A: The bottom line on all of this, in terms of quality of education, depends on the individual. It's about whether the individual standing in front of the class has designed quality web-based lectures, or graphics, or videos. It's also about how available that person is and how committed that person is to the educational process. For example, we're going to have lectures in Centennial Hall. There was a little brouhaha about that. When I was in college the most popular class was human sexuality and it was held in the auditorium with 800 people. The lectures were brilliant and the way the group was broken up into discussion sections worked. There are some people that you can put in front of a class of 1,000 and they will mesmerize you. Some people you can put in front of a class of 10 and they're a disaster. You have to make sure you get folks sorted out.

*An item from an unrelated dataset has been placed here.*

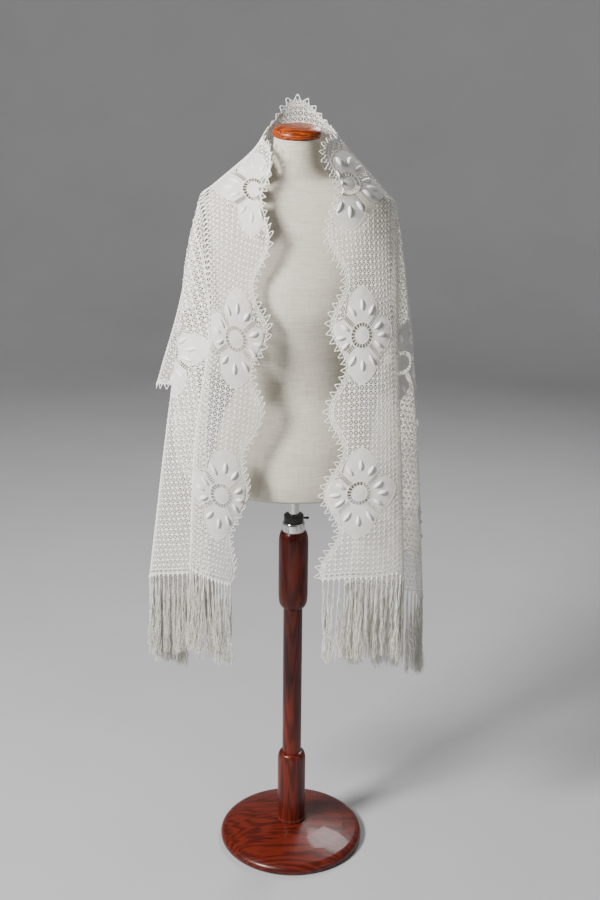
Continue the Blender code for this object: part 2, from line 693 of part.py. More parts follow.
def make_shawl():
    cloth = make_cloth_mesh()
    normals = point_normals(cloth)
    for name in cloth.triangles:
        wall_object(name, cloth, normals, "lace")
    make_edging("neck_edging", whole_rim(cloth, "neck"), cloth, normals)
    make_edging("outer_edging", whole_rim(cloth, "outer"), cloth, normals)
    for end in ("left", "right"):
        hem = cloth.rims["shawl_%s_front" % end]["hem"]
        rim = cloth.points[[row[0] for row in hem]]
        inside = cloth.points[[row[1] for row in hem]]
        rim_normals = normals[[row[0] for row in hem]]
        make_fringe("fringe_" + end, rim, rim_normals, square_to_rim(rim, inside))


def main():
    clear_scene()
    make_stand()
    make_torso()
    make_neck_cap()
    make_shawl()


main()
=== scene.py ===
# Looks of the ivory lace shawl on its dress form: net, medallions, looped edging and fringe
import math

import bmesh
import bpy
import numpy as np
from mathutils import Matrix, Vector


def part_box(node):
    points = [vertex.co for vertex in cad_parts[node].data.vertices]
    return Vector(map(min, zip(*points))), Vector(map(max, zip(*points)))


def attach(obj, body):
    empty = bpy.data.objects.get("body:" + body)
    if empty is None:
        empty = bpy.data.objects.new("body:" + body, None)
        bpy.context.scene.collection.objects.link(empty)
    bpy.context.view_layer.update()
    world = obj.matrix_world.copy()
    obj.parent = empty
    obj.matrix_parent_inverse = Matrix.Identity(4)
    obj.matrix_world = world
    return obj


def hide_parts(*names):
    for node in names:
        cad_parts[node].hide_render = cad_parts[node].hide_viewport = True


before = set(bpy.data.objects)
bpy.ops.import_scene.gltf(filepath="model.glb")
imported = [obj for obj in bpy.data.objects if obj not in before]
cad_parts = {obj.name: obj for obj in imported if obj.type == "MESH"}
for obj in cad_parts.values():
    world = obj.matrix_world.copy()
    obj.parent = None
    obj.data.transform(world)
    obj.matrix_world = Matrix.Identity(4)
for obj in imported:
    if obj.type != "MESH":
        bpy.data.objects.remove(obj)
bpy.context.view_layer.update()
rng = np.random.default_rng(11)

# Shawl cut, metres, as in the part's source
SHAWL_LENGTH = 2.11
SHAWL_WIDTH = 0.64
SHOULDER_ALONG = 0.795
NECK_ALONG = 0.97
SHOULDER_ACROSS = 0.17
FOLD_SOFTNESS = 0.05
STATIONS = (0.0, 0.12, 0.27, 0.52, 0.82)
LONGEST_LINE = 1.0
SCALLOP_PERIOD = 0.173
SCALLOP_FIRST = 0.017
SCALLOP_DEPTH = 0.034
LOOP_HEIGHT = 0.016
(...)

Some people can do brilliant work teaching graduate classes and they aren't as good at introductory classes and the other way around. What I would like to see is our faculty, and they're very engaged in our administration infrastructure, push more towards these options for students. Students embrace it rapidly. Students seemingly have no problem absorbing 20 things at once. You've got to gear it to the audience, and I know we can do even more. How convenient would it be for a student if you can't make a class, for example if you sleep late, or you've double-booked like Hermione Granger, to be able to get the lectures online. It's not the same, but at least you have a backup. There's so much more we can do with this high-tech online option.
Q: Last year you explained to the Faculty Senate the need for the UA to produce more bachelor's degrees, and this year we have a record number of incoming freshman. How do you balance this need with the budget challenges we've been discussing?
A: That's a question I ask myself all the time. We've taken a modest growth rate practice. This (freshman) class will probably be 200-300 people larger than last year's freshman class. The reason the total number is up even more than that is good news: we're retaining students. Not as many are leaving. So then the real key question is, ‘How do you, with a constrained budget, make sure they're getting the education they need?' There are a lot of components to that. One is, maybe the class size has to grow a bit. That works for some lectures, it doesn't work as well for Spanish 1. But where it works, you can. The second thing is expanding the time use of the physical (campus). People love to have class between 10 and 2. If we can expand the use of the physical (campus), that could introduce some efficiencies as well.
Finally, we've been doing in some areas what many universities have been doing across the country. Instead of filling faculty positions with tenure-track faculty, we're filling some with instructors who will teach more per dollar than tenure-track faculty. Is that bad? Well, it depends on the quality of the teaching. And it depends on whether students, having great lecturers, can get in front of tenure-track faculty and rationalize how they're creating new knowledge and being dynamic. So it's all of the above. But again, a modest growth rate is very important in all this. I don't want it to jump up enormously and I don't want it flat.
The other part of this equation, which we ignore to our peril, is K-12 (education). I think a few decades ago universities realized how dependent they are on K-12. If you don't send us great students from local schools it doesn't matter what you do, those kids aren't going to persist. Working with K-12, working with Pima, more outreach, more helping them get prepared, more incentivizing. A lot of students take classes at Pima, and Pima is a fabulous partner. They are a jewel that we have in this community. So it helps students at the UA and I think it provides inspiration for Pima students to come over and get that bachelor's degree.
Q: What would you like to see from ASUA this year?
A: I think the student leadership here has been outstanding. I worked with Erin (Hertzog), I worked with Tommy (Bruce) and I've been working with Chris (Nagata). They've got a big constituency and some people are interested in them and some people don't care. What I would like them to do, as far as possible, is to help me get the message across about the resources necessary to ensure that a UA degree remains a powerful, positive degree. And to get engaged in discussions on what it takes to have a great public research university.
People don't realize how amazing this place is. I mean, we're in the top 25 in the nation for funds that come in. We're a member of the AAU (Association of American Universities), which is the most elite 62 universities, public and private, in North America. All of that gives your degree stature. And so, together, let's talk about how we ensure that stature is maintained and grows, and what the balance of resources are needed to do that. Not that I ever expect students to say ‘Yeah, double my tuition.' It's not that, it's to help get the word out to understand to more about the complexities in supporting a great university like this.